Target CIO and Executive Vice President of Technology Services Beth Jacob tendered her resignation March 5, effective immediately, as the result of the well-chronicled data breach last holiday season that impacted an estimated 110 million of the retailer’s customers.
Jacob had served as Target’s CIO since 2008 and originally started with the company as an assistant buyer in 1984. She worked elsewhere from 1986 to 2002, when she returned to Target to serve as director of guest contact centers.
“This is a difficult decision after 12 rewarding years with the company I love. But this is a good time for a change,” Jacob wrote in her resignation later.
Target reported on Dec. 19 that about 40 million payment card accounts were hacked during the pre-Christmas shopping season. Later, in an update, it said that about 70 million customers also may have had their addresses, phone numbers and other information compromised.
Impact of the Compromise Still Hurting Target
The retailer is still reeling from that breach, saying last week that its fourth-quarter profit slid a whopping 46 percent and that revenue fell 5.3 percent. Target also said it has had to pay about $61 million in hacking-related expenses.
The Minneapolis, Minn.-based retailer said in the March 5 announcement that it will reconstruct its IT team and will look to the outside for an interim CIO who can guide the company through that process, Target Chairman and CEO Gregg Steinhafel said in a statement to the media.
“While we are still in the process of an ongoing investigation, we recognize that the information-security environment is evolving rapidly,” Steinhafel said. “To ensure that Target is well positioned following the data breach we suffered last year, we are undertaking an overhaul of our information-security and compliance structure and practices at Target.”
Steinhafel said the company also will elevate the role of the chief information security officer and will start another external search for a chief compliance officer.

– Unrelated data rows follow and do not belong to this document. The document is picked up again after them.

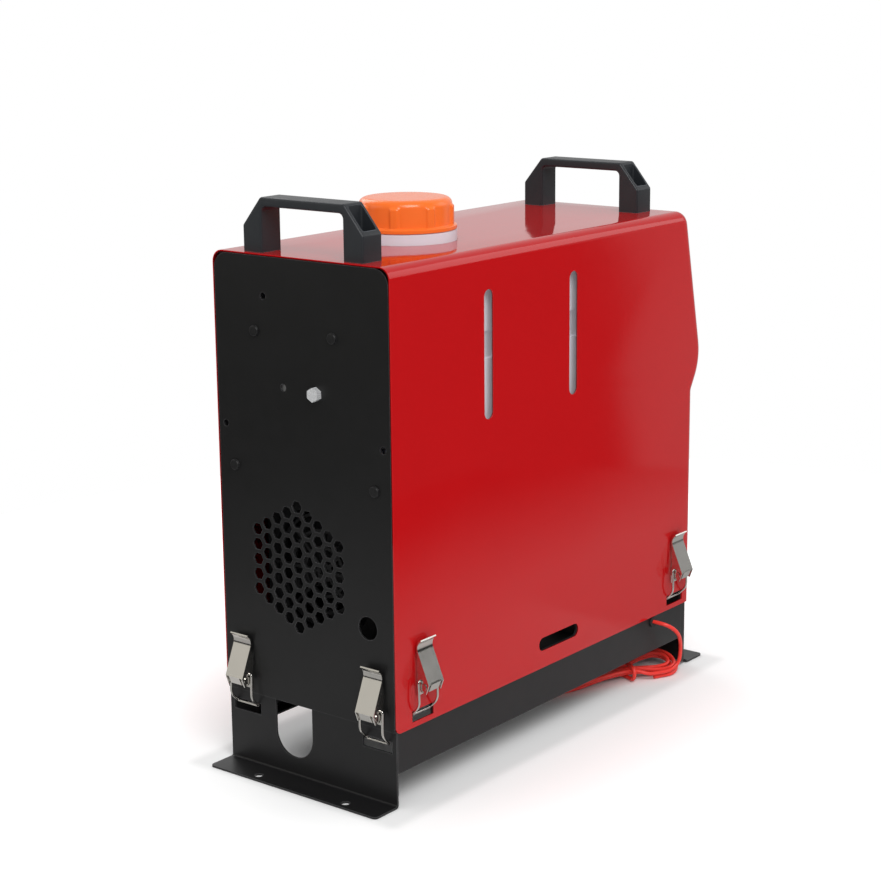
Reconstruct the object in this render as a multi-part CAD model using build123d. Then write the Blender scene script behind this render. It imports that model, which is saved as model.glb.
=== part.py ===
from build123d import *
import math
import os

# An all-in-one diesel air heater: a folded hood with tank, console and handles, latched
# onto a base frame that carries the heater core. Millimetres, +Z up, +X towards the console.
# The origin is under the middle of the base, on the surface that the feet stand on.

# Hood
cover_top = 385.0
cover_bottom = 56.0
cover_sheet = 1.2
bend_radius = 9.0
console_top_setback = 11.7
nose_reach = 14.3
nose_z = 260.5
console_foot_z = 236.0
top_corner_radius = 12.0
nose_radius = 45.0
console_foot_radius = 3.0
cover_corner_radius = 5.0

# Sheet fits
sheet_gap = 0.3
fit_gap = 0.3
hole_clearance = 0.25

# Openings of the hood's long sides
level_slot_inset = (95.5, 71.5)
level_slot_z = 309.7
level_slot_length = 94.0
level_slot_width = 10.5
cable_slot_x = 2.0
cable_slot_z = 74.8
cable_slot_length = 52.0
cable_slot_width = 10.5
cable_notch_depth = 12.0
cable_notch_margin = 4.0

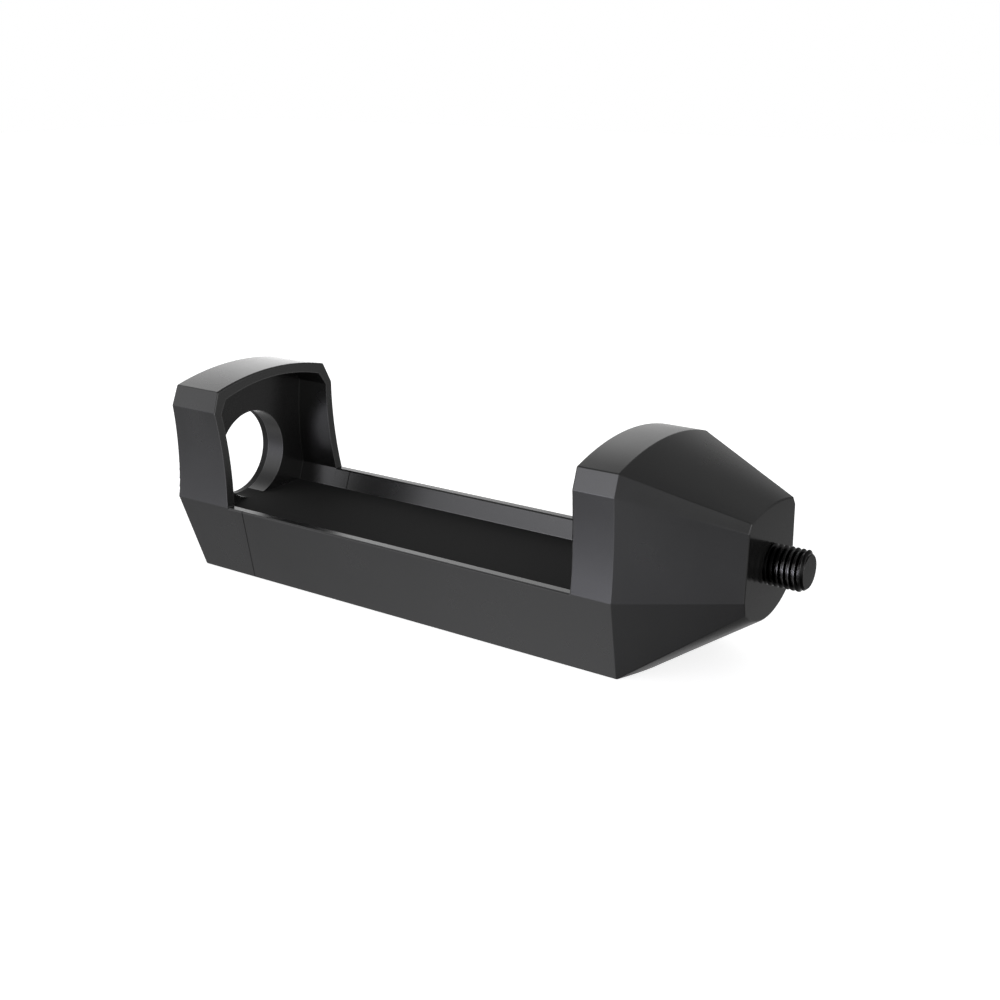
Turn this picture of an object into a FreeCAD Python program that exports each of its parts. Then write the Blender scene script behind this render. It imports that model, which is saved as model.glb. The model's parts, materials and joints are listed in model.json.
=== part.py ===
# Cradle mounting block with a hooded front end and a threaded rear stud.
# X runs along the block from the hood to the stud, Y across it, Z up from the flat underside.
import os
import math
import FreeCAD
import Part

V = FreeCAD.Vector

# ---- sizes, in millimetres -------------------------------------------------
# cradle: the open trough between the hood and the tower
cradle_length = 88.4        # clear length between the hood rim and the tower face, at the rails
rail_half_width = 19.3      # widest line, at the top of the rails
base_half_width = 16.4      # flat underside
rail_height = 16.4
floor_height = 12.25
rail_wall = 2.1
trough_draft = 20.0         # lean of the trough's walls, in degrees from upright

# hood: separate block bolted to the front of the cradle
hood_length = 15.5          # outer face to rim, at the rails
hood_height = 44.1          # crown of the arched top
hood_shoulder_height = 41.9
hood_shoulder_half_width = 17.3
hood_brow_height = 37.6     # lower edge of the shoulder
hood_brow_half_width = 19.2
hood_waist_half_width = 18.5
hood_rim_lean = 6.0         # degrees that the rim leans away from the cradle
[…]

Magnetic Credit Cards at POS Locations Was Main Issue
The problems started when thieves broke into the point-of-sale (POS) system at Target in the October-November 2013 time frame. At that time, they stole the data from the magnetic stripes on the back of credit and debit cards. Target, like virtually all other stores in the United States, depends on that information on the magnetic stripe to read all the relevant credit card information to make a sale.
As the result of the data compromises at Target and at Neiman-Marcus last fall, U.S. banks and retailers now are looking at alternate versions of cards and card readers that would have protected credit card customers with an embedded chip in the card.
Target is pledging to speed up the adoption of EMV (Europay, MasterCard and Visa, a global standard for inter-operation of integrated circuit cards) payment card IT. These cards use encrypted chips for a stronger defense against hackers.
The EMV chip that is now embedded in some credit cards is a microprocessor that holds an encrypted version of the information that’s on the magnetic stripe. It establishes communication with the POS terminal and passes the credit card information to it, keeping the data encrypted. If thieves managed to steal the data, which is unlikely, it would still be encrypted and difficult, if not impossible, to use.
EMV Chips Now Being Sought
The problem is that for the EMV chip to be useful, the customer has to have the embedded chip, and the merchant has to have a card reader that can read it. Those card readers are actually installed in some stores in the United States now, but many don’t want to spend the money to upgrade to new card readers.
As might be expected, the data breach has been the centerpiece of a growing number of shareholder lawsuits. Prominently among them is one brought by the Police Retirement System of St. Louis against Target, its board and top executives.
The lawsuit, filed by the $700 million pension fund, accuses Target of “breach of fiduciary duty and waste of corporate assets.”